The restaurant ended up closing after two years. But I learned a lot about what not to do. For example, we were spending, like, a thousand dollars on a trashcan, and 25 dollars on a single piece of silverware. They did a lot of things right, and a lot of things that didn’t work. I took the pieces that fit me and let go of the ones that didn’t.
After taking one more job — at a high-volume restaurant called Katsuya — I had two kids, took a year off, and moved back to San Francisco. At that point, I was still thinking about owning my own place, and my husband was, too.
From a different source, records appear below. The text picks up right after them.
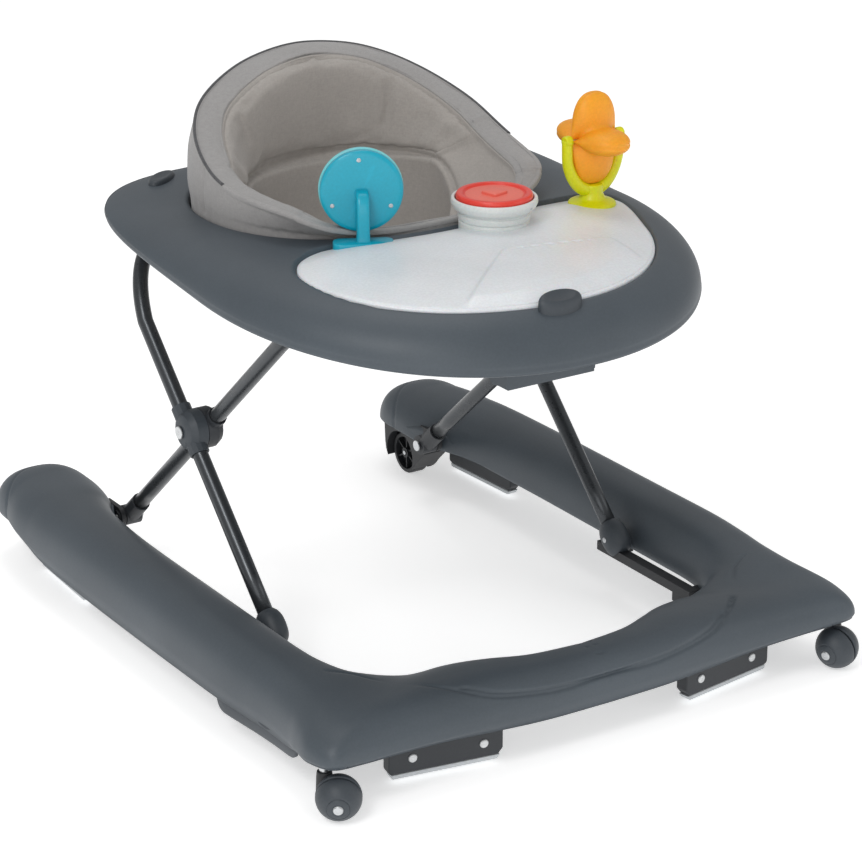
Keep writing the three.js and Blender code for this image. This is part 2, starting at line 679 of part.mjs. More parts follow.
const pinDrill = (x, y, z, radius = PIN_R) =>
  rod(radius + 0.1, 44, 14).rotateY(Math.PI / 2).translate(x, y, z);

// Slider: a moulded shoe that takes the foot of a leg B and runs on its rail.
function slider() {
  const side = new THREE.Shape();
  const y0 = SLIDER_Y - SLIDER_HALF;
  const y1 = SLIDER_Y + SLIDER_HALF;
  const low = RAIL_Z + RAIL_H + RUN + 0.6;
  side.moveTo(y0 + 2, low).lineTo(y1, low).lineTo(y1 + 3, PIVOT_LOW + 8);
  side.quadraticCurveTo(SLIDER_Y + 4, PIVOT_LOW + 24, SLIDER_Y - 4, PIVOT_LOW + 17);
  side.lineTo(y0, PIVOT_LOW + 6).closePath();
  return side;
}

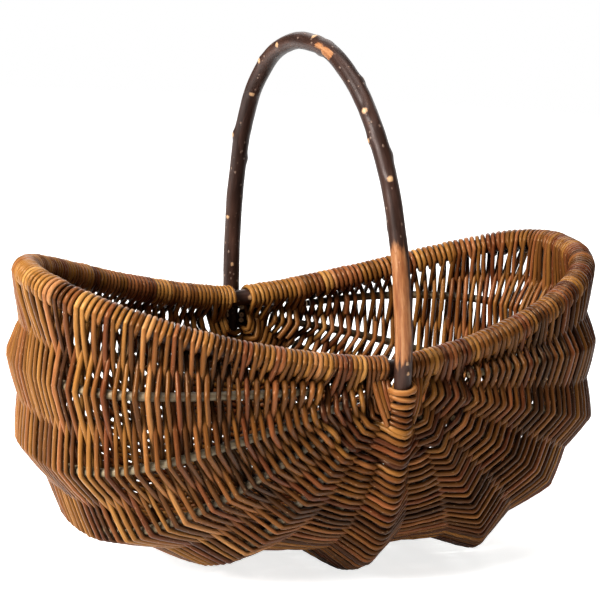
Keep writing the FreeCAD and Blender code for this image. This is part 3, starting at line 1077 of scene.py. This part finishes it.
def add_floor():
    """A plain pale floor that fades into the equally pale background."""
    mesh = bpy.data.meshes.new("floor")
    size = FLOOR_EDGE
    mesh.from_pydata([(-size, -size, 0), (size, -size, 0), (size, size, 0), (-size, size, 0)],
                     [], [(0, 1, 2, 3)])
    floor = bpy.data.objects.new("floor", mesh)
    bpy.context.scene.collection.objects.link(floor)
    n = Nodes("pale_floor")
    n.put(n.shader.inputs["Base Color"], (0.92, 0.92, 0.915, 1.0))
    n.put(n.shader.inputs["Roughness"], 0.9)
    n.put(n.shader.inputs["Specular IOR Level"], 0.0)
    n.put(n.shader.inputs["Emission Color"], (1.0, 1.0, 0.99, 1.0))
    seen = n.add("ShaderNodeLightPath").outputs["Is Camera Ray"]
    glow = n.math("ADD", n.math("MULTIPLY", seen, FLOOR_GLOW_SEEN), FLOOR_GLOW)
    n.put(n.shader.inputs["Emission Strength"], glow)
    place = n.add("ShaderNodeTexCoord").outputs["Object"]
    far = n.add("ShaderNodeVectorMath", {0: place}, operation="LENGTH").outputs["Value"]
    n.put(n.shader.inputs["Alpha"], n.grey(far, FLOOR_EDGE - 0.1, FLOOR_FADE))
    mesh.materials.append(n.material)


def add_light(name, place, target, size, power):
    lamp = bpy.data.lights.new(name, "AREA")
    lamp.size = size
    lamp.energy = power
    made = bpy.data.objects.new(name, lamp)
    made.location = place
    made.rotation_euler = (Vector(target) - Vector(place)).to_track_quat("-Z", "Y").to_euler()
    bpy.context.scene.collection.objects.link(made)


def add_world():
    """White as the camera sees it, and dimmer as a light, so that gaps in the weave stay dark."""
    world = bpy.data.worlds.new("studio")
    world.use_nodes = True
    tree = world.node_tree
    background = tree.nodes["Background"]
    background.inputs[0].default_value = (1.0, 1.0, 1.0, 1.0)
    seen = tree.nodes.new("ShaderNodeLightPath").outputs["Is Camera Ray"]
    strength = tree.nodes.new("ShaderNodeMapRange")
    strength.inputs[3].default_value = WORLD_LIGHT
    strength.inputs[4].default_value = 1.0
    tree.links.new(seen, strength.inputs[0])
    tree.links.new(strength.outputs[0], background.inputs[1])
    bpy.context.scene.world = world


def add_camera():
    azimuth = math.radians(-29.93)
    elevation = math.radians(12.45)
    roll = math.radians(2.83)
    distance = 1.8995
    target = Vector((0.0015, 0.0, 0.2127))
    right = Vector((math.cos(azimuth), math.sin(azimuth), 0))
    back = Vector((math.sin(azimuth) * math.cos(elevation),
                   -math.cos(azimuth) * math.cos(elevation), math.sin(elevation)))
    up = back.cross(right)
    rolled_right = right * math.cos(roll) + up * math.sin(roll)
    rolled_up = up * math.cos(roll) - right * math.sin(roll)
    data = bpy.data.cameras.new("camera")
    data.sensor_width = 36.0
    data.lens = 138.9
    data.shift_x = -0.0243
    camera = bpy.data.objects.new("camera", data)
    turn = Matrix((rolled_right, rolled_up, back)).transposed()
    camera.matrix_world = Matrix.Translation(target + back * distance) @ turn.to_4x4()
    bpy.context.scene.collection.objects.link(camera)
    bpy.context.scene.camera = camera


add_floor()
add_world()
add_light("key", (-3.1, -0.5, 1.9), (0, 0, 0.15), 1.4, 292)
add_light("fill", (2.4, -2.0, 1.2), (0, 0, 0.15), 1.8, 2)
add_light("top", (-0.3, -0.3, 3.2), (0, 0, 0), 1.6, 64)
add_light("back", (1.2, 2.6, 1.9), (0, 0, 0.15), 2.0, 34)
add_light("end", (3.1, 1.3, 1.4), (0, 0, 0.15), 2.0, 26)
add_camera()
bpy.context.scene.view_settings.view_transform = "Standard"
I figured that if you work the front of house, you can go two ways: you can be a food and beverage director at a hotel or you can own your own place. I chose the latter.
So I got to it. We got our family to be our investors, we found an amazing place near where we lived, and, on a pretty shoestring budget, we opened up Son’s Addition about two and a half months ago.
It’s not a perfect restaurant. We are still learning. It’s unbelievably hard. But I feel grateful for everything I learned leading up to this point. I am thankful for the breadth of experience that I got and my ability to put my head down and work through challenges. The thing about owning your own place is that you have to know how to do everyone’s position. You also have to know how to treat people — it’s important to breed loyalty. In this industry, there are too many restaurants and too many people. People will go for money unless they are loyal to you and that comes from treating people like people.